PROVIDED RECORDS:
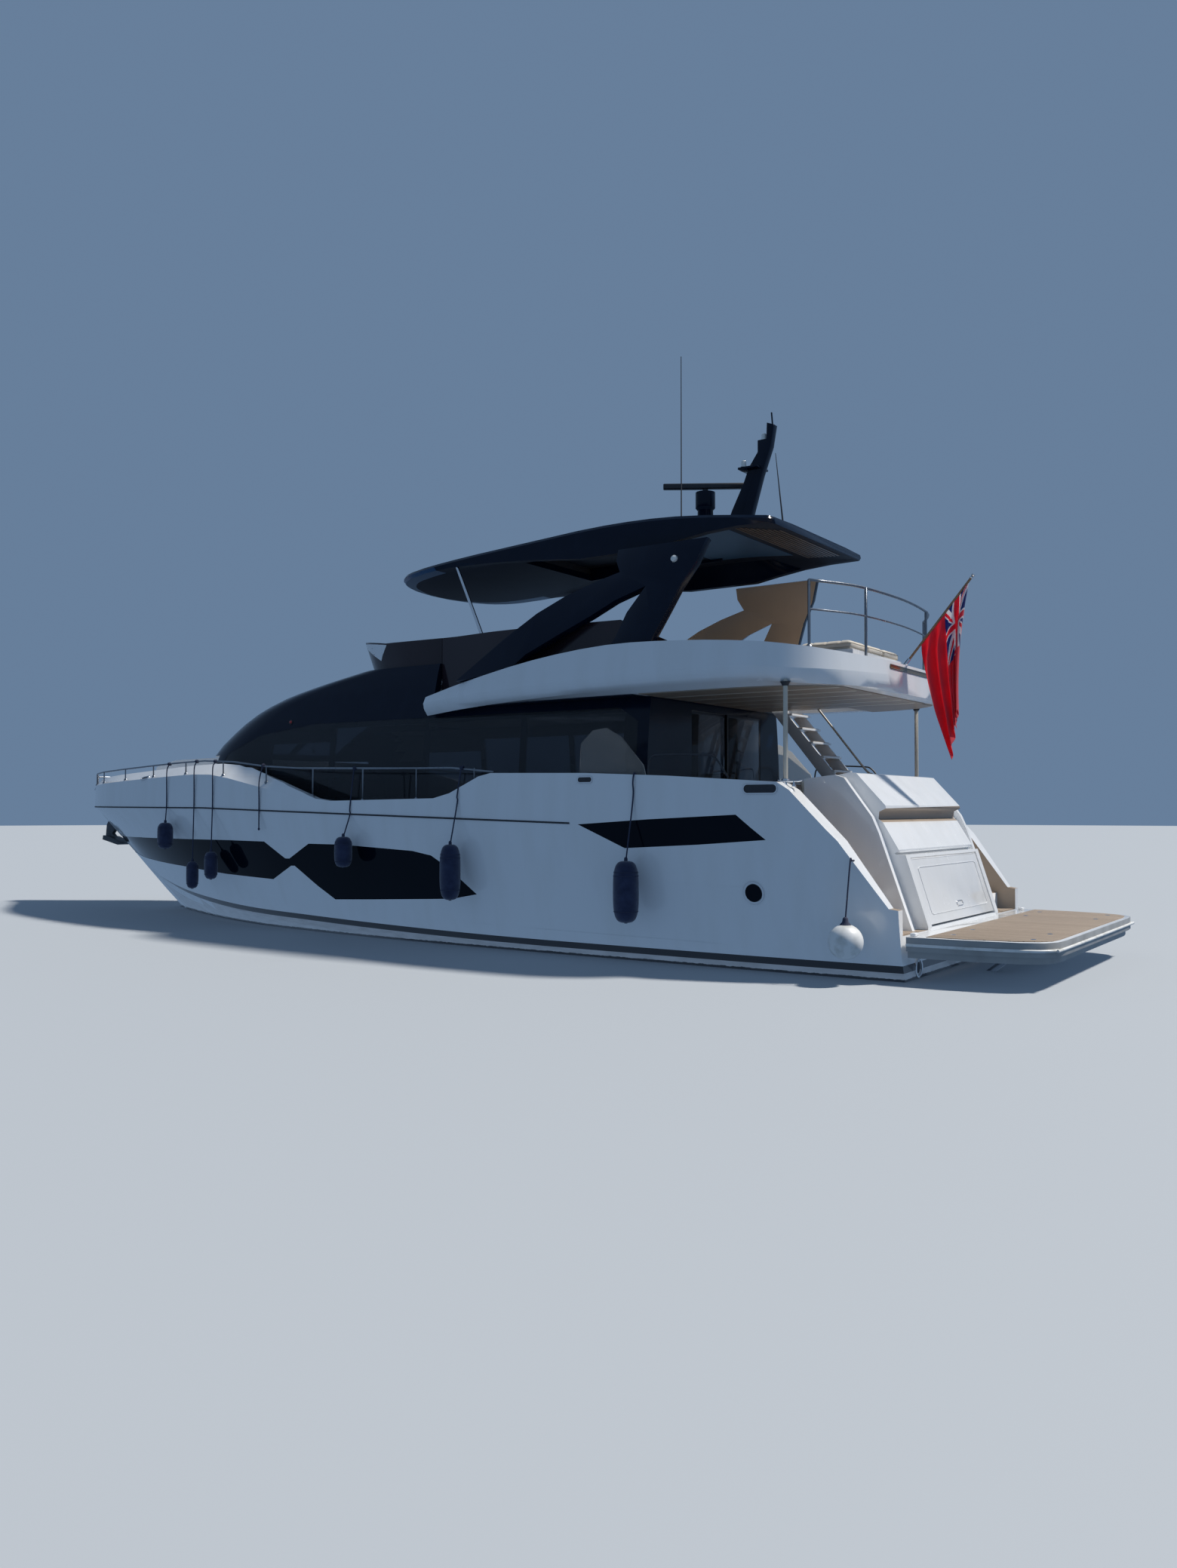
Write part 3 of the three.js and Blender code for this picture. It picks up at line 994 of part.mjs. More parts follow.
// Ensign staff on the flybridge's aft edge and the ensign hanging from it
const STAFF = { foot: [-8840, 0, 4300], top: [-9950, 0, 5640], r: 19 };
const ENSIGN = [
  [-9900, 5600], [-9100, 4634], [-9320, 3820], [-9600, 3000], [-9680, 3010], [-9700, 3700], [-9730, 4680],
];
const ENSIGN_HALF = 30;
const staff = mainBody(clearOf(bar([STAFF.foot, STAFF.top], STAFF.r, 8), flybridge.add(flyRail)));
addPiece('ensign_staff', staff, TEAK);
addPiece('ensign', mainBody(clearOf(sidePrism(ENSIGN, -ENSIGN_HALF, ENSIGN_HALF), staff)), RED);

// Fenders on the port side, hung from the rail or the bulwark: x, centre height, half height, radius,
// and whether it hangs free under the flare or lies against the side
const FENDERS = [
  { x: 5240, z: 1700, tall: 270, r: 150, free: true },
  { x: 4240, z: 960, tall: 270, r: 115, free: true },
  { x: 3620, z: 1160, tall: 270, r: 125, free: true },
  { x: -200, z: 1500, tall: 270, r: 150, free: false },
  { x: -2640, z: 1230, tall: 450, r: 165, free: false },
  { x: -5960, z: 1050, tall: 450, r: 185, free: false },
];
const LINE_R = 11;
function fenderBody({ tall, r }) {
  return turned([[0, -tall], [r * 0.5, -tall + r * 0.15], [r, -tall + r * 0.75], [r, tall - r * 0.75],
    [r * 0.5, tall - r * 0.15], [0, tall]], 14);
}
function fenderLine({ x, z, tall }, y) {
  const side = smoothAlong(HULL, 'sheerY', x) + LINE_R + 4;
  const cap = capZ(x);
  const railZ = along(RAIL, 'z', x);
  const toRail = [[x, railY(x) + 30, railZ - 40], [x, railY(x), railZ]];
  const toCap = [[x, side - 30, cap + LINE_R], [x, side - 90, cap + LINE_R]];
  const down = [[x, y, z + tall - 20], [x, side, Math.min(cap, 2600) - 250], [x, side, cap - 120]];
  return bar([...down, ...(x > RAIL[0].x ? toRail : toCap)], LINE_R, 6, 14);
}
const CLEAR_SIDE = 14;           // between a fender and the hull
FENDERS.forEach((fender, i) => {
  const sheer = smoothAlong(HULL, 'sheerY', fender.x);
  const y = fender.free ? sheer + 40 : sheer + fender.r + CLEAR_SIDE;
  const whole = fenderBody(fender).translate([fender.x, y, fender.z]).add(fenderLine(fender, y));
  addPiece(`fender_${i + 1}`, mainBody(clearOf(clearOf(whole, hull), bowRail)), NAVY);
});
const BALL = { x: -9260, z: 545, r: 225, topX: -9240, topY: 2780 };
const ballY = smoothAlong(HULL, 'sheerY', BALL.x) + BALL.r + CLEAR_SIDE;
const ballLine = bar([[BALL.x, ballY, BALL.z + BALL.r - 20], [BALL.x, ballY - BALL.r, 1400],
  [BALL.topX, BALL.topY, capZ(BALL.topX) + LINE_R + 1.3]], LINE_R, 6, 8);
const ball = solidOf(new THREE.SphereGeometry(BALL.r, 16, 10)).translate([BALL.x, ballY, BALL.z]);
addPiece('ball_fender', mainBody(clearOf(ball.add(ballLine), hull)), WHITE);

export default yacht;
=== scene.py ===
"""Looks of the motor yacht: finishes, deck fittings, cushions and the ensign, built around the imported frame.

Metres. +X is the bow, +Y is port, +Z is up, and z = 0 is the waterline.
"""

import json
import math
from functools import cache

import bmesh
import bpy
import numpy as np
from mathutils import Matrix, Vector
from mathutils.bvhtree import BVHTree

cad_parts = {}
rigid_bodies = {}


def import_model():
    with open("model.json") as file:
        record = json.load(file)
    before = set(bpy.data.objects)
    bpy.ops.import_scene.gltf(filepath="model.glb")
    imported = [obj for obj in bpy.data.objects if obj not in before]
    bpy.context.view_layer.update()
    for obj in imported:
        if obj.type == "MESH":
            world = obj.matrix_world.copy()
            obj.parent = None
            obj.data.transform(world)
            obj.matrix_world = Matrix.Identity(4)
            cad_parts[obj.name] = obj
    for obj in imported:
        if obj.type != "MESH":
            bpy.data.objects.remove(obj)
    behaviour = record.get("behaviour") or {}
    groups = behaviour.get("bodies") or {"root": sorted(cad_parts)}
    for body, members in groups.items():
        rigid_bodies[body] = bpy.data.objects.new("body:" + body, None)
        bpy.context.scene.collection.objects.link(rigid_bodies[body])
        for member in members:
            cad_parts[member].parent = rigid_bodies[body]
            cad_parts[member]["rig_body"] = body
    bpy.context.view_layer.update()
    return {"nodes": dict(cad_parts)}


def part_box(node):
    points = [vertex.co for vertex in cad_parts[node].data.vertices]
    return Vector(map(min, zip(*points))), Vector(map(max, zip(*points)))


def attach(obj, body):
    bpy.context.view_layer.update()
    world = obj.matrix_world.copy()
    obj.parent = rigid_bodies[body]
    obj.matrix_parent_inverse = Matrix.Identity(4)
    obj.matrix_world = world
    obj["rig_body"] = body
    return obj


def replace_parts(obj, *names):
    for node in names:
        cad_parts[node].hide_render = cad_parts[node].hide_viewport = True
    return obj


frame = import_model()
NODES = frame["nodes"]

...

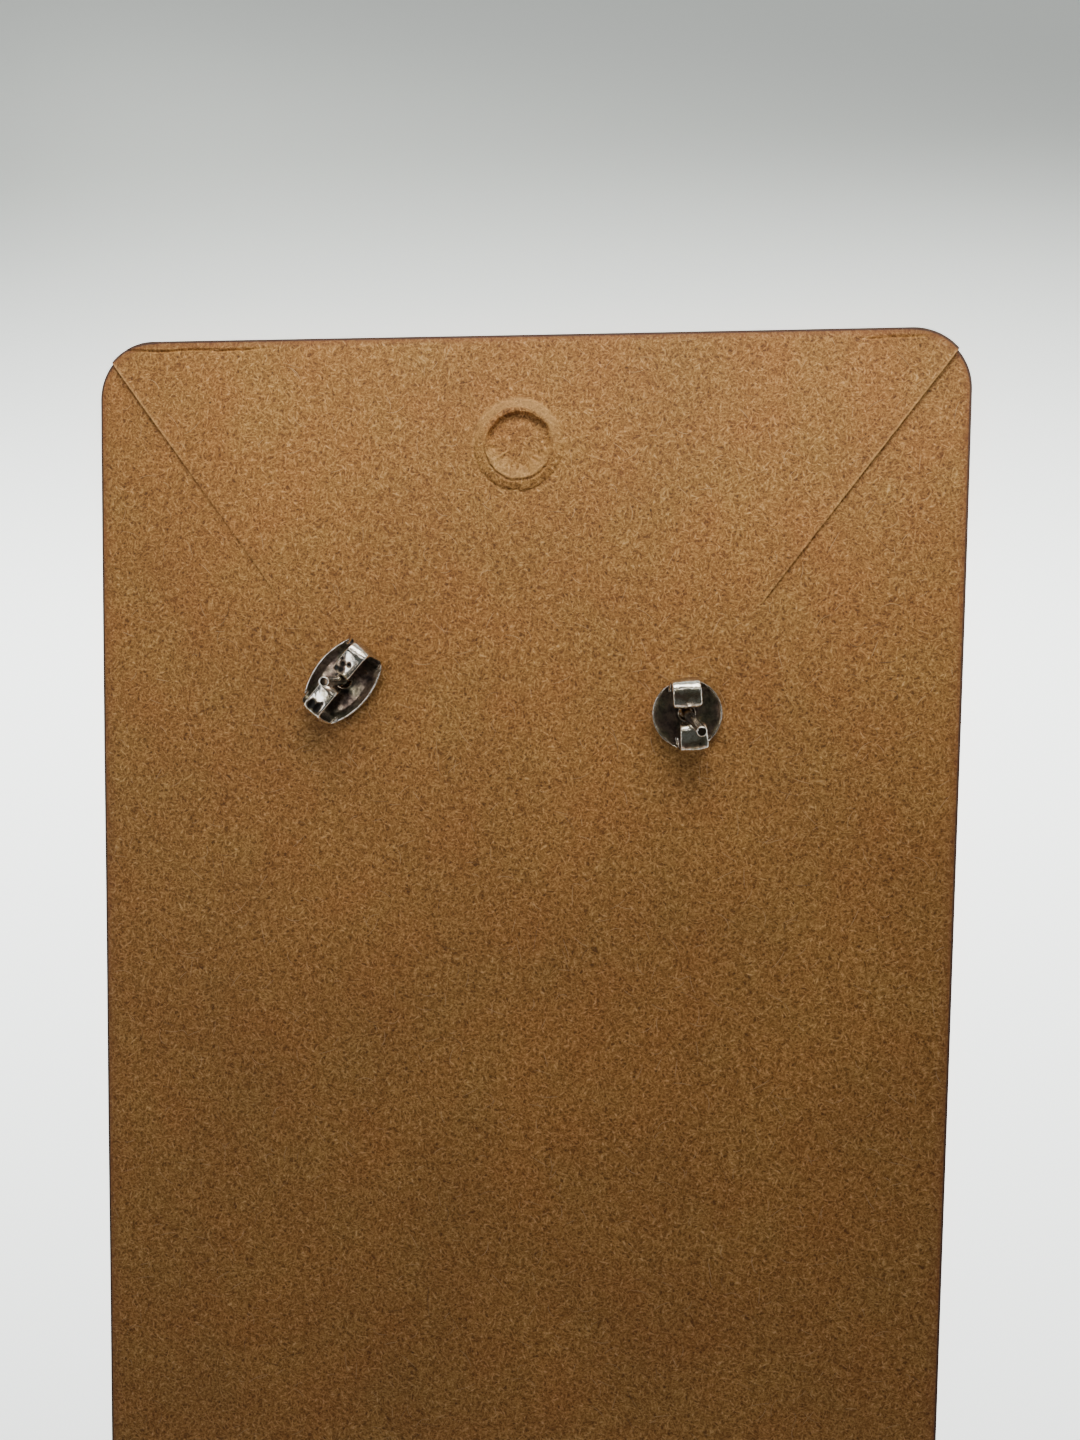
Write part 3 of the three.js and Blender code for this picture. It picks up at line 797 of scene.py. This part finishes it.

WORK TO COMPLETE: Of the lines above, retype only those from the line containing "More parts follow." through the line containing "ENSIGN_HALF), staff)), RED);", including both, exactly.

WRITTEN RESPONSE:
Write part 3 of the three.js and Blender code for this picture. It picks up at line 994 of part.mjs. More parts follow.
// Ensign staff on the flybridge's aft edge and the ensign hanging from it
const STAFF = { foot: [-8840, 0, 4300], top: [-9950, 0, 5640], r: 19 };
const ENSIGN = [
  [-9900, 5600], [-9100, 4634], [-9320, 3820], [-9600, 3000], [-9680, 3010], [-9700, 3700], [-9730, 4680],
];
const ENSIGN_HALF = 30;
const staff = mainBody(clearOf(bar([STAFF.foot, STAFF.top], STAFF.r, 8), flybridge.add(flyRail)));
addPiece('ensign_staff', staff, TEAK);
addPiece('ensign', mainBody(clearOf(sidePrism(ENSIGN, -ENSIGN_HALF, ENSIGN_HALF), staff)), RED);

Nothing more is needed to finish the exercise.